Quer dizer: para o caso de ainda ter dúvidas, o primeiro-ministro ficou a saber que novas medidas de austeridade dirigidas à classe média (é aí que nascem os "novos pobres") merecerão o mais vivo repúdio do chefe de Estado. Vale o mesmo dizer: estando nós (muito) longe de poder dar como certa a possibilidade de o Executivo não remexer de novo no bolso dos contribuintes e no orçamento das famílias, Cavaco Silva está disposto a abrir uma crise política, caso Vítor Gaspar chegue um dia ao gabinete de Passos Coelho com a má notícia - apesar de todos os esforços, temos que pedir mais uns cobres aos lusitanos, para equilibrar as contas.
A dedução salta das palavras do presidente da República, para quem as medidas de austeridade "não têm em conta as especificidades" dos grupos sociais atingidos. E não, não é apenas dos pensionistas que Cavaco está a falar - é também das famílias endividadas, dos funcionários públicos, dos micro, pequenos e médios empresários... Isto é: está a falar dos grupos que arriscam ser atirados para as margens da sociedade, se a austeridade persistir e engrossar.

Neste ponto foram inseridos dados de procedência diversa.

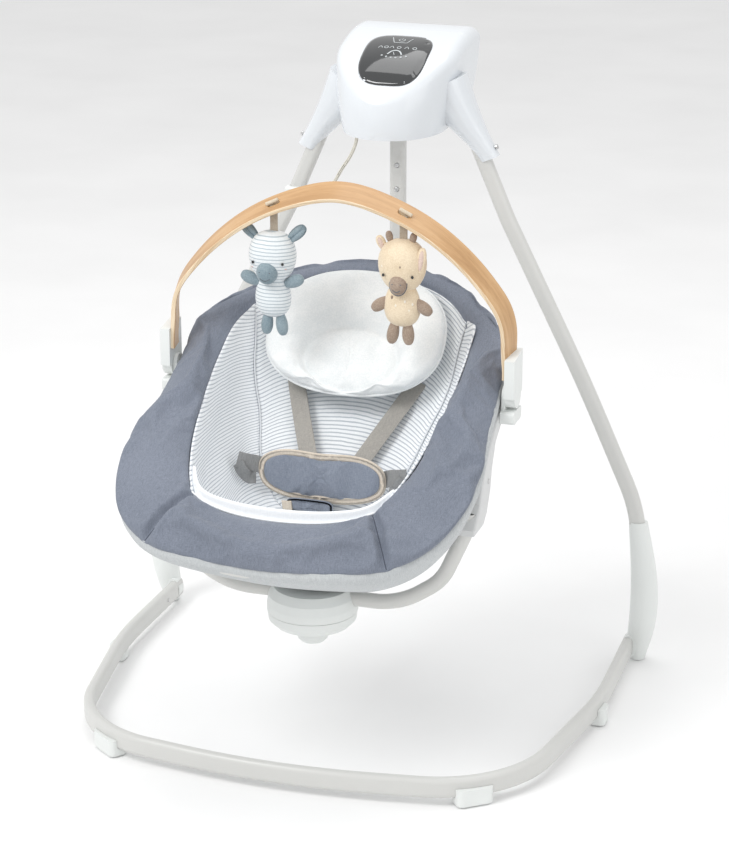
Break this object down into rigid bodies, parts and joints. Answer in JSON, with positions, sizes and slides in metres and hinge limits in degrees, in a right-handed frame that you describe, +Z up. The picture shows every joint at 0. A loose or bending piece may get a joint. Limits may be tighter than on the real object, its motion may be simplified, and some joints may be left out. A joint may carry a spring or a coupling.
{
  "type": "baby swing",
  "caption": "Free-standing baby swing: tubular frame, motor housing, pendulum arm, padded reclined seat on a swivel hub, harness, head insert and wooden toy bar",
  "frame": {"origin": "centre of the bounding box footprint, on the floor", "axes": "+Z up, -Y the foot end of the seat (front), +X the viewer's right from the front"},
  "size_m": [0.7712, 0.7062, 0.8822],
  "materials": {
    "frame_paint": "satin light warm grey powder coat",
    "white_moulding": "fine-textured white moulded plastic",
    "gloss_white": "glossy white moulded plastic",
    "grey_cover": "light grey moulded plastic",
    "panel_lens": "dark smoked glossy lens with pale icons",
    "steel": "bright zinc-plated steel",
    "inner_moulding": "dark engineering plastic",
    "coil_copper": "enamelled copper winding",
    "cell_wrap": "printed metal battery wrap without text",
    "board_green": "green circuit board laminate",
    "ring_fabric": "slate blue chambray weave, padded",
    "lap_fabric": "slate blue chambray weave with beige binding",
    "liner_fabric": "white knit with fine grey stripes",
    "sling_fabric": "light grey woven polyester",
    "insert_fabric": "soft white plush",
    "webbing": "taupe grey polyester webbing",
    "buckle_plastic": "grey acetal",
    "ply_wood": "bent beech plywood, clear satin lacquer",
    "toggle_fabric": "taupe cord toggle",
    "zebra_plush": "blue-grey and white striped plush",
    "giraffe_plush": "beige plush with pale spots",
    "lead_cream": "cream soft lead"
  },
  "bodies": {
    "frame": {"base_tube": "frame_paint", "leg_tube_left": "frame_paint", "leg_tube_right": "frame_paint", "leg_sleeve_left": "white_moulding", "leg_sleeve_right": "white_moulding", "front_feet": "white_moulding", "mid_feet": "white_moulding", "base_snap_buttons": "steel", "housing_front": "gloss_white", "housing_rear": "gloss_white", "control_panel": "panel_lens", "battery_door": "gloss_white", "battery_cells": "cell_wrap", "battery_springs": "steel", "pivot_bracket": "inner_moulding", "shaft_bushes": "inner_moulding", "drive_coil": "coil_copper", "circuit_board": "board_green", "speaker": "inner_moulding", "socket_screws": "steel", "rear_screws": "steel", "lead_gland": "white_moulding", "lead_clip": "white_moulding", "tether_lead": "lead_cream"},
    "swing_arm": {"swing_shaft": "steel", "arm_hanger": "inner_moulding", "arm_stub": "steel", "arm_tube": "frame_paint", "drive_magnet": "inner_moulding", "button_springs": "steel", "hub_cup": "white_moulding", "swivel_post": "steel", "knob_spring": "steel"},
    "upper_button": {"arm_button_upper": "steel"},
    "lower_button": {"arm_button_lower": "steel"},
    "swivel_knob": {"swivel_knob": "white_moulding"},
    "seat": {"hub_shell": "white_moulding", "seat_hoop": "frame_paint", "ring_tube": "frame_paint", "side_cover_left": "grey_cover", "side_cover_right": "grey_cover", "cover_screws": "steel", "seat_sling": "sling_fabric", "seat_liner": "liner_fabric", "ring_pad": "ring_fabric", "head_insert": "insert_fabric", "lap_pad": "lap_fabric", "shoulder_straps": "webbing", "waist_straps": "webbing", "crotch_strap": "webbing", "harness_buckle": "buckle_plastic", "bar_clip_left": "white_moulding", "bar_clip_right": "white_moulding"},
    "buckle_button": {"buckle_button": "buckle_plastic"},
    "toy_bar": {"toy_bar": "ply_wood", "bar_socket_left": "white_moulding", "bar_socket_right": "white_moulding", "toy_toggles": "toggle_fabric"},
    "zebra_toy": {"zebra_toy": "zebra_plush"},
    "giraffe_toy": {"giraffe_toy": "giraffe_plush"}
  },
  "joints": [
    {"name": "pendulum", "type": "hinge", "parent": "frame", "child": "swing_arm", "pos_m": [0, 0.252, 0.792], "axis": [0, 1, 0], "range_deg": [-12, 12]},
    {"name": "upper_button_press", "type": "slide", "parent": "swing_arm", "child": "upper_button", "axis": [0, 1, 0], "range_m": [0, 0.0015], "stiffness_N_per_m": 400},
    {"name": "lower_button_press", "type": "slide", "parent": "swing_arm", "child": "lower_button", "axis": [0, 1, 0], "range_m": [0, 0.0015], "stiffness_N_per_m": 400},
    {"name": "knob_pull", "type": "slide", "parent": "swing_arm", "child": "swivel_knob", "axis": [0, 0, -1], "range_m": [0, 0.003], "stiffness_N_per_m": 900, "springref_m": -0.001},
    {"name": "seat_swivel", "type": "hinge", "parent": "swing_arm", "child": "seat", "pos_m": [0, -0.13, 0.2], "axis": [0, 0, 1], "range_deg": [-90, 90]},
    {"name": "buckle_press", "type": "slide", "parent": "seat", "child": "buckle_button", "axis": [0, 1, 0], "range_m": [0, 0.0015], "stiffness_N_per_m": 500},
    {"name": "toy_bar_tilt", "type": "hinge", "parent": "seat", "child": "toy_bar", "pos_m": [0, -0.016, 0.476], "axis": [1, 0, 0], "range_deg": [0, 50]},
    {"name": "zebra_swing", "type": "hinge", "parent": "toy_bar", "child": "zebra_toy", "pos_m": [-0.088, -0.016, 0.7012], "axis": [1, 0, 0], "range_deg": [-12, 12]},
    {"name": "giraffe_swing", "type": "hinge", "parent": "toy_bar", "child": "giraffe_toy", "pos_m": [0.088, -0.016, 0.7012], "axis": [1, 0, 0], "range_deg": [-12, 12]}
  ]
}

O presidente da República percebeu que, à falta de uma verdadeira Oposição (Seguro anda, sozinho, a balbuciar umas coisas sobre a crise; o BE está em avançado estado de decomposição; o PCP continua preso aos dogmas) e seguindo a União Europeia uma estratégia tão perigosa, alguém cá dentro tem de fazer o contraponto ao Executivo. Problema: fazê-lo de frente não só não encaixa no estilo de Cavaco como somaria agruras à agrura financeira que é, hoje, a gestão do país.
O chefe de Estado tem, por isso, de dar uma no cravo e outra na ferradura (na mesma entrevista elogiou a "coragem" do Governo). É uma estratégia que faz lembrar o "Ai chega, chega, chega,/chega, chega à minha agulha,/Afasta, afasta afasta,/afasta o meu dedal" cantado por Beatriz Costa na Aldeia da Roupa Branca.
Curioso paralelo histórico: no filme da década de 40, o grande António Silva empurra a "filha" para o palco, contra a vontade desta; no "filme" dos dias que correm, Cavaco está a empurrar Passos para uma posição defensiva em que o primeiro-ministro não deseja estar, por não controlar as variáveis que lhe permitiriam jurar aos portugueses que os sonoros alertas do presidente não se concretizarão.
Passos, que gosta de cantar, não pode perder o pio. Mas a batuta está nas mãos do presidente. Goste-se ou não, ele é, hoje, a única válvula de escape do sistema.